Fast forward through meeting my present husband, also a full-time RVer, motorcyclist and widower, two more Harleys for me, having sold the BMW in March of 2007 and buying a used car in Arizona, and three Harleys for him. Here are a few photos of his three bikes and my two. [click any photo for a larger version]
The last photo shows Stu's last, not present bike, and my present bike, all tucked away in the garage of our toy hauler.
So, in all I have owned and ridden six different bikes over about 80,000 miles so far. We still plan to ride the old Route 66 from Chicago IL to Santa Monica CA the fall of 2013. At that point I'll be age 66 riding Route 66. Pretty neat!
I suspect at some point I'll move to a trike and probably not a Harley.
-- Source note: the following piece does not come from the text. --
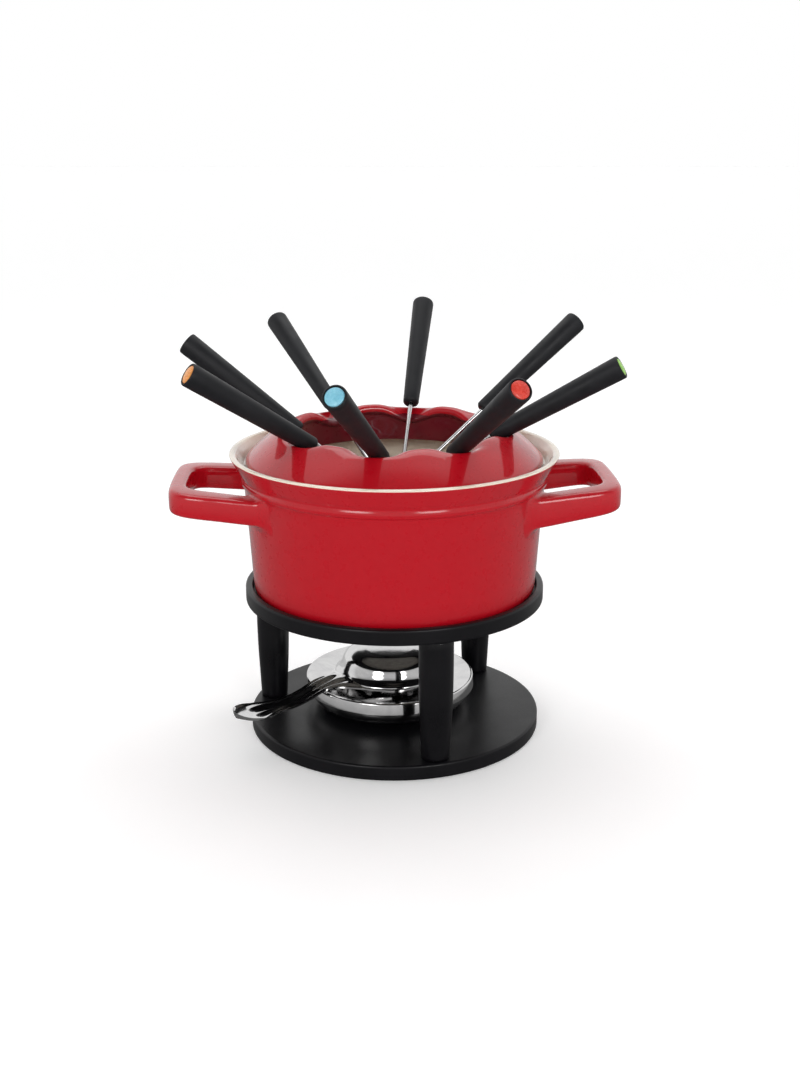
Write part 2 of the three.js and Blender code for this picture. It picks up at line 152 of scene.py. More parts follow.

I'm thinking a Can-Am Spyder might be in order (easiest steering for bad shoulders).
Oh, one last fact. I do come from a riding family, even if I did start late in life. Both my grandmother and grandfather rode Harleys in the 1920's-30's - it was cheaper than a car. My father and both uncles rode bikes, either Harley or Indian. Currently both my brothers, both their wives, my son and his wife, my step-nephew and his son, several cousins and their sons as well as both of Stu's daughters, his step-son-in-law and his future son-in-law, plus a nephew-in-law and a niece and her hubby....all ride. Most are Harley-Davidsons but there are a few other brands as well.